Diving in a red tide sucks during the day (it’s like diving in thick red pea soup and you can’t see a thing), but at night it’s awesome. Often you can get beneath the red tide and have great visibility, and then once you’re back in shallow water towards the end of the dive the vis goes to crud… but it’s all good! Turn off your lights and just enjoy the show. Move your hand in front of your face and a wave a blue sparkles flows off your fingers. It’s like Disney, but way better and in real life. Swimming fish create blue streaks in front of you. The bigger the fish, the bigger the streak. You can’t see more than a couple feet, but man can you see the blue streaks. The really big blue streaks get your attention! Turn to your buddy and he’s completely outlined in neon blue sparkles. Sometimes it’s so thick that you can’t see anything but blue because the movement of your mask creates so much bioluminescence that you can’t see past your mask!
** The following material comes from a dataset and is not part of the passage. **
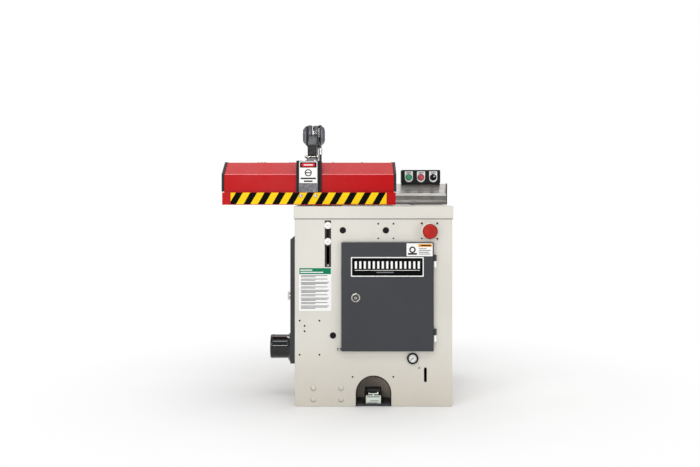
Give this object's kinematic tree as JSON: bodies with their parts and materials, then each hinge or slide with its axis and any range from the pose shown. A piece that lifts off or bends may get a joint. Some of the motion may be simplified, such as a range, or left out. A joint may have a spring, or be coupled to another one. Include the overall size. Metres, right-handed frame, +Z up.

The surface swim out and back can be amazing also—once you get past the surf zone and a little further from the city lights, your motion creates a brilliant blue wake. I’ve tried to get photos on the surface and below water, but haven’t succeeded. I’m not sure that it’s possible, even with the best digital SLRs. But you can get great photos from the beach of surf glowing blue as the motion of the breaking wave causes the dinoflagellates to fire. Here are some photos that I’ve gotten of this red tide—the closeup photos were taken at Torrey Pines State Beach (a nice dark spot once you get away from the road) and the wider shots were taken at Scripps Institution of Oceanography.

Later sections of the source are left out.